Repeat exactly the lines of the listing below, please, starting with the first and ending with the line containing "GAP = 0.3 * MM"; leave out the rest.
>> BEGIN RECORDS SHOWN
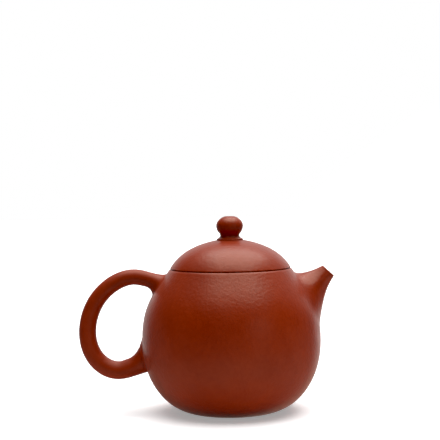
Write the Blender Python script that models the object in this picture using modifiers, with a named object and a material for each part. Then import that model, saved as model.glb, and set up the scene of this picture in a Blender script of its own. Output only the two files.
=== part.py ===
"""A small round-bellied red clay teapot with a cut lid, built from the pieces that a potter joins.

The pot stands on z = 0 with its axis on Z. The spout points along +X and the handle along -X.
The body and the lid are turned pieces on one egg-shaped outline, which the base, the wall, the
mouth ring and the lid share. Luted pieces meet with a small GAP, so each one is its own solid.
"""

import math

import bmesh
import bpy
from mathutils import Matrix, Vector

MM = 0.001

# Driving dimensions
BELLY_RADIUS = 40.0 * MM
BELLY_Z = 31.9 * MM
FOOT_RADIUS = 17.3 * MM
SEAM_RADIUS = 27.05 * MM
SEAM_Z = 64.1 * MM
LID_TOP_Z = 77.1 * MM
WALL = 2.4 * MM
GAP = 0.3 * MM

# Base
BASE_TOP_Z = 3.0 * MM
BASE_END = 0.20
WALL_START = 0.215

# Mouth, lid and flange
MOUTH_RADIUS = 24.0 * MM
RING_JOINT = 0.895
RING_END = 0.905
FLANGE_PLAY = 0.3 * MM
FLANGE_WALL = 1.8 * MM
FLANGE_DEPTH = 7.2 * MM
AIR_HOLE_RADIUS = 1.1 * MM

# Knob
KNOB_RADIUS = 6.05 * MM
KNOB_Z = 83.0 * MM
KNOB_RISE = 4.45 * MM
KNOB_DROP = 5.5 * MM
NECK_RADIUS = 4.3 * MM
NECK_Z = 78.7 * MM
COLLAR_RADIUS = 5.95 * MM
COLLAR_Z = 76.6 * MM

# Spout: its mouth, and the oval where it lands on the body
SPOUT_MOUTH = Vector((43.95, 0.0, 62.2)) * MM
SPOUT_TILT = math.radians(47.0)
SPOUT_RADIUS = 3.5 * MM
SPOUT_BORE_RADIUS = 2.25 * MM
SPOUT_ROOT_Z = 49.6 * MM
SPOUT_ROOT_HEIGHT = 13.1 * MM
SPOUT_ROOT_WIDTH = 12.0 * MM
BORE_ROOT_Z = 50.6 * MM
BORE_ROOT_HEIGHT = 9.6 * MM
BORE_ROOT_WIDTH = 8.8 * MM
SPOUT_EDGE = 0.25 * MM

# Strainer, a ball of clay with holes, set in the wall behind the spout
STRAINER_RADIUS = 7.0 * MM
STRAINER_WALL = 1.2 * MM
STRAINER_Z = 51.4 * MM
STRAINER_INSET = 1.0 * MM
STRAINER_HOLE_RADIUS = 0.8 * MM
STRAINER_RINGS = ((0.0, 1), (27.0, 6), (54.0, 10))

# Handle: centre line in the XZ plane as (x, z, half thickness), from the top root to the lower one
HANDLE_ROUTE = (
    (-24.0, 55.5, 4.6),
    (-32.5, 58.4, 4.0),
    (-38.0, 60.0, 3.55),
    (-43.5, 60.6, 3.55),
    (-50.0, 59.1, 3.65),
    (-56.0, 55.3, 3.75),
    (-60.8, 49.6, 3.85),
    (-63.8, 42.6, 3.95),
    (-64.6, 35.6, 4.05),
    (-63.2, 28.6, 4.1),
    (-59.6, 22.9, 4.15),
    (-54.4, 19.5, 4.15),
    (-49.0, 18.9, 4.2),
    (-44.0, 20.6, 4.4),
    (-38.5, 24.0, 4.7),
    (-30.0, 29.0, 4.9),
)

TURN_STEPS = 48
KNOB_STEPS = 28
LOFT_SIDES = 32
LOFT_RINGS = 8

CLAY = (0.36, 0.075, 0.030)
TRIMMED_CLAY = (0.40, 0.095, 0.042)
RAW_CLAY = (0.43, 0.12, 0.060)


def clear_scene():
    for obj in list(bpy.data.objects):
        bpy.data.objects.remove(obj)


def new_collection(name):
    collection = bpy.data.collections.new(name)
    bpy.context.scene.collection.children.link(collection)
    return collection


def clay_material(name, colour, roughness):
    material = bpy.data.materials.new(name)
    material.use_nodes = True
    shader = material.node_tree.nodes["Principled BSDF"]
    shader.inputs["Base Color"].default_value = (*colour, 1.0)
    shader.inputs["Roughness"].default_value = roughness
    shader.inputs["Metallic"].default_value = 0.0
    return material


# Outlines. Each is a list of (radius, z) pairs.


def bezier(p0, p1, p2, p3, start=0.0, end=1.0, count=8):
    """Points on a cubic curve, from parameter start to end."""
    points = []
    for i in range(count):
        t = start + (end - start) * i / (count - 1)
        weights = ((1 - t) ** 3, 3 * (1 - t) ** 2 * t, 3 * (1 - t) * t**2, t**3)
        points.append(
            tuple(sum(w * p[k] for w, p in zip(weights, (p0, p1, p2, p3))) for k in (0, 1))
        )
    return points


def belly_below(start=0.0, end=1.0, count=8):
    """The body's outline from its foot up to the belly."""
    return bezier(
        (FOOT_RADIUS, 0.0),
        (FOOT_RADIUS + 11.9 * MM, 0.8 * MM),
        (BELLY_RADIUS, BELLY_Z - 18.6 * MM),
        (BELLY_RADIUS, BELLY_Z),
        start,
        end,
        count,
    )


def belly_above(start=0.0, end=1.0, count=8):
    """The body's outline from the belly up to the lid's seam."""
    return bezier(
        (BELLY_RADIUS, BELLY_Z),
        (BELLY_RADIUS, BELLY_Z + 15.8 * MM),
        (SEAM_RADIUS + 8.1 * MM, SEAM_Z - 11.6 * MM),
        (SEAM_RADIUS, SEAM_Z),
        start,
        end,
        count,
    )


def lid_outline(count=10):
    """The lid's outline from the seam up to its air hole. The last stretch is under the knob."""
    dome = bezier(
        (SEAM_RADIUS, SEAM_Z + GAP / 2),
        (SEAM_RADIUS - 4.25 * MM, SEAM_Z + 7.3 * MM),
        (COLLAR_RADIUS + 8.95 * MM, COLLAR_Z - 1.65 * MM),
        (COLLAR_RADIUS, COLLAR_Z),
        count=count,
    )
    return dome + [(AIR_HOLE_RADIUS, LID_TOP_Z)]


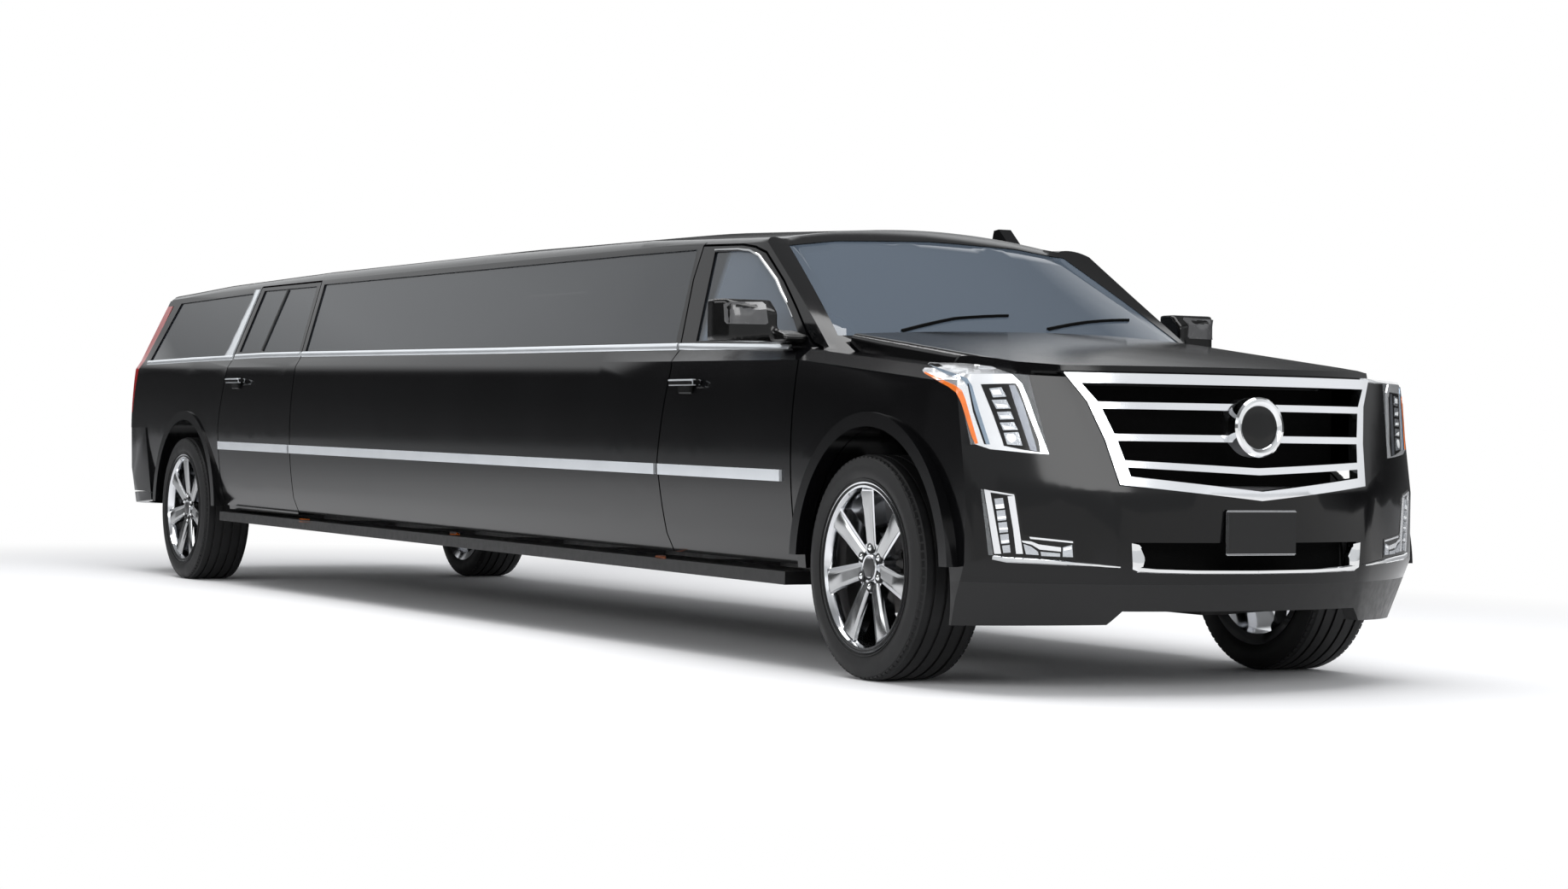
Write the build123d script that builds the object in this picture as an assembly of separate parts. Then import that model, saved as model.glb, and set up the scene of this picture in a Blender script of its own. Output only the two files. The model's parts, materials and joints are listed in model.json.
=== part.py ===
from build123d import *
import math
import os

# Stretch limousine: a full-size sport utility body lengthened between the front
# and rear doors.  Millimetres.  +X is forward, +Y is left, +Z is up.  The origin
# lies on the ground under the middle of the vehicle.
# "front(x)" places a length measured from the front axle, "rear(x)" one measured
# from the rear axle.

# ------------------------------------------------------------------ driving sizes
WHEELBASE = 7874.0
FRONT_OVERHANG = 1028.0
REAR_OVERHANG = 1345.0
FRONT_AXLE_X = (WHEELBASE + REAR_OVERHANG - FRONT_OVERHANG) / 2
REAR_AXLE_X = FRONT_AXLE_X - WHEELBASE

# wheels
TYRE_RADIUS = 407.5
TYRE_WIDTH = 285.0
TYRE_SIDEWALL = 112.0
TRACK = 1744.0
TREAD_GROOVES = (-78.0, -27.0, 27.0, 78.0)
GROOVE_WIDTH = 12.0
GROOVE_DEPTH = 8.0
HUB_BACK_Y = 20.0
HUB_FACE_Y = 100.0
SPOKE_PHASE = 12.0
SPOKE_ROOT_WIDTH = 62.0
SPOKE_TIP_WIDTH = 84.0
LUG_POCKET = 17.0
LUG_RADIUS = 11.0
CAP_RADIUS = 38.0
CAP_HEIGHT = 10.0
KNUCKLE_POST = 26.0
KNUCKLE_REACH = 150.0
ARM_THICKNESS = 30.0
AXLE_TUBE = 46.0
CARRIER_RADIUS = 135.0
WHEEL_Y = TRACK / 2
RIM_LIP = 14.0
SPOKES = 7
LUGS = 6
LUG_CIRCLE = 140.0
HUB_RADIUS = 92.0
DISC_RADIUS = 165.0
DISC_THICKNESS = 28.0
KINGPIN_OFFSET = 60.0
RUNNING_GAP = 0.5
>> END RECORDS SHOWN
EXERCISE ANSWER
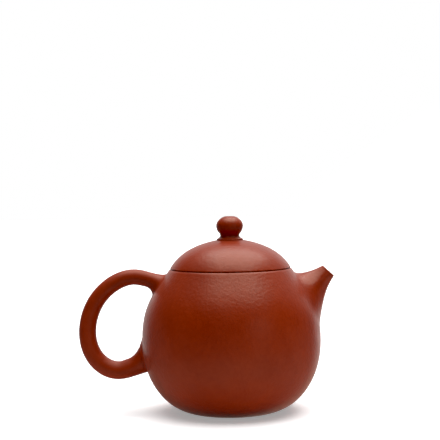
Write the Blender Python script that models the object in this picture using modifiers, with a named object and a material for each part. Then import that model, saved as model.glb, and set up the scene of this picture in a Blender script of its own. Output only the two files.
=== part.py ===
"""A small round-bellied red clay teapot with a cut lid, built from the pieces that a potter joins.

The pot stands on z = 0 with its axis on Z. The spout points along +X and the handle along -X.
The body and the lid are turned pieces on one egg-shaped outline, which the base, the wall, the
mouth ring and the lid share. Luted pieces meet with a small GAP, so each one is its own solid.
"""

import math

import bmesh
import bpy
from mathutils import Matrix, Vector

MM = 0.001

# Driving dimensions
BELLY_RADIUS = 40.0 * MM
BELLY_Z = 31.9 * MM
FOOT_RADIUS = 17.3 * MM
SEAM_RADIUS = 27.05 * MM
SEAM_Z = 64.1 * MM
LID_TOP_Z = 77.1 * MM
WALL = 2.4 * MM
GAP = 0.3 * MM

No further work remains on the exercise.